I would say its very hard to meet those requirements if you set out to meet them. You need a certain number of people for a community to be active, and its hard to get people to join an empty community. So its a loop that results in no active community. Thus there needs to be something that breaks to loop and gets enough people for an active community.

Piracy hubs are one way to get enough people in one place, with similar interests, interested in discussion, and on the internet. Anime is the only one that truly requires large hubs for piracy like Asuki was, but I find that a lot of my conversations about movies happen on private tracker forums. Where do non-pirating movie fans have their discussions?
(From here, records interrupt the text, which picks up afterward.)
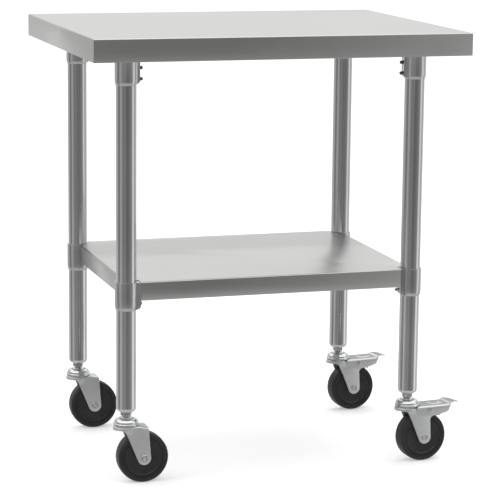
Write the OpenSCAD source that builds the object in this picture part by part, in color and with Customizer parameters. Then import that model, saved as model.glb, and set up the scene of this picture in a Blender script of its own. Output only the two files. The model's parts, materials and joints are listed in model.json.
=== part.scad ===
// Kitchen island cart: folded steel worktop on four tubular legs, a height-adjustable
// lower shelf held by leg clamps, and four swivel castors, two of them with a total brake.
// Units are millimetres. +Z is up, +X runs along the long side, -Y is the front.
// The origin is on the floor, under the centre of the worktop.

/* [Worktop] */
// Length of the worktop along X
top_w = 762; // [600:1:1200]
// Depth of the worktop along Y
top_d = 610; // [450:1:760]
// Height of the working surface above the floor
top_h = 886; // [840:1:940]
// Height of the folded edge of the worktop
top_apron = 45; // [30:1:60]
// Width of the hem folded inwards at the bottom of the edge
top_hem = 13; // [8:1:20]
// Thickness of the sheet steel
sheet_t = 1.2; // [0.8:0.1:2]
// Outside bend radius of the folded edges
bend_r = 2.4; // [1.5:0.1:5]

/* [Channels] */
// Height of the hat channels under the worktop
chan_h = 25; // [15:1:35]
// Inside width of a hat channel
chan_w = 61; // [50:1:80]
// Width of each flange of a hat channel
chan_flange = 20; // [12:1:30]
// Length of the channels under the worktop
chan_l = 668; // [500:1:720]
// Thickness of the channel sheet
chan_t = 1.5; // [1:0.1:2.5]

/* [Legs] */
// Outside diameter of a leg tube
leg_od = 40; // [32:0.1:45]
// Wall thickness of a leg tube
leg_t = 1.2; // [1:0.1:2]
// Distance of the leg axes from the middle, along X
leg_x = 296; // [220:1:480]
// Distance of the leg axes from the middle, along Y
leg_y = 214; // [150:1:300]
// Height of the lower end of the tubes
leg_z0 = 147; // [140:1:160]

/* [Sockets and clamps] */
// Outside diameter of the cast sleeves
sleeve_od = 45; // [42:0.5:52]
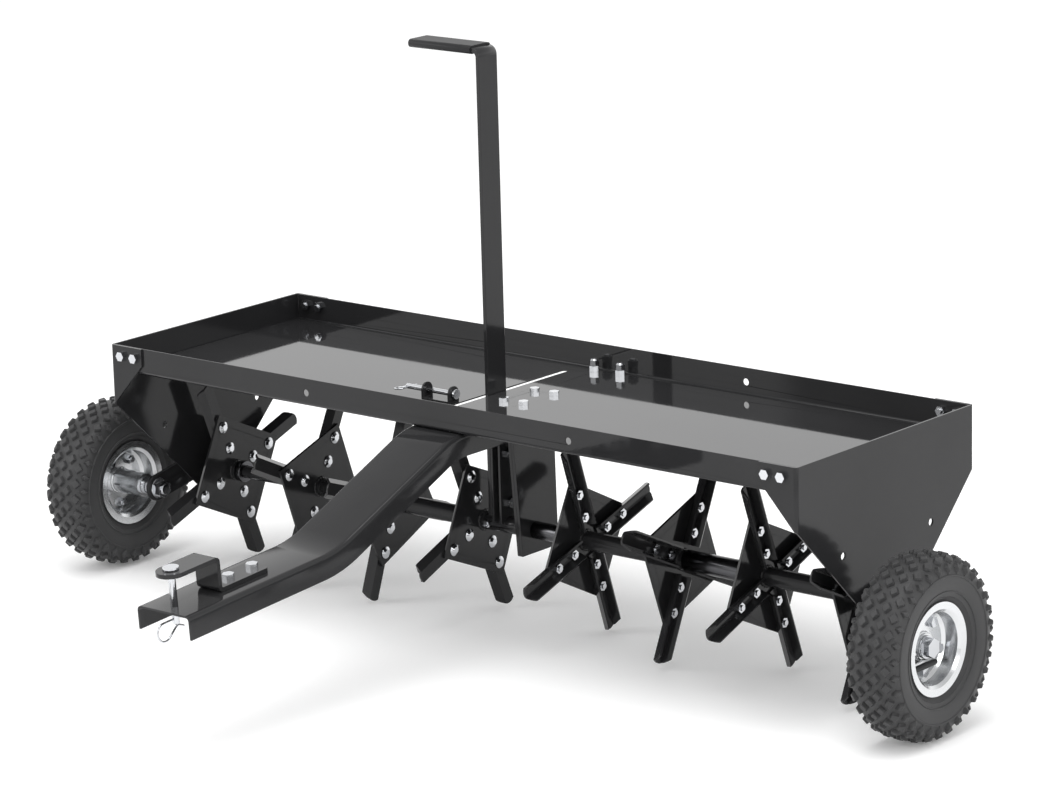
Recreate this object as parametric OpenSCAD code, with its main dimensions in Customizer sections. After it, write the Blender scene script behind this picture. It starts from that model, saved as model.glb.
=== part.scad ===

For gaming, maybe the thing that got enough people together was mmo's. The dev's website where one downloaded the mmo/read update news/etc would meet the requirements to start an active community, thus forum, thus community.

Quote:
This is likely, but why hasn't sci-fi succeeded in a similiar way? Pre internet, the science fiction fandom was the largest and most organized fandom in the world, operating hundreds of amateur zines. Anime fandom in itself is a spinoff of it. With the internet, most of those zines have dissappeared (for obvious reasons), but no large centralized online equivalent have ever arisen to take their place. This is a strange thing.
Nothing forced the sci fi fandom onto the internet. It met the first three requirements, but never the last one of "on the internet." Sci fi fans were happy talking to other sci fi fans in real life and reading physical zines that they never saw the internet as worth it. Anime fans on the other hand saw the internet as very worth it since fansubs as video files were a huge improvement over fansubs as VHS's, online fansub distribution hubs brought a lot of people with similar interests together who were willing to discuss things onto the internet, thus online presence.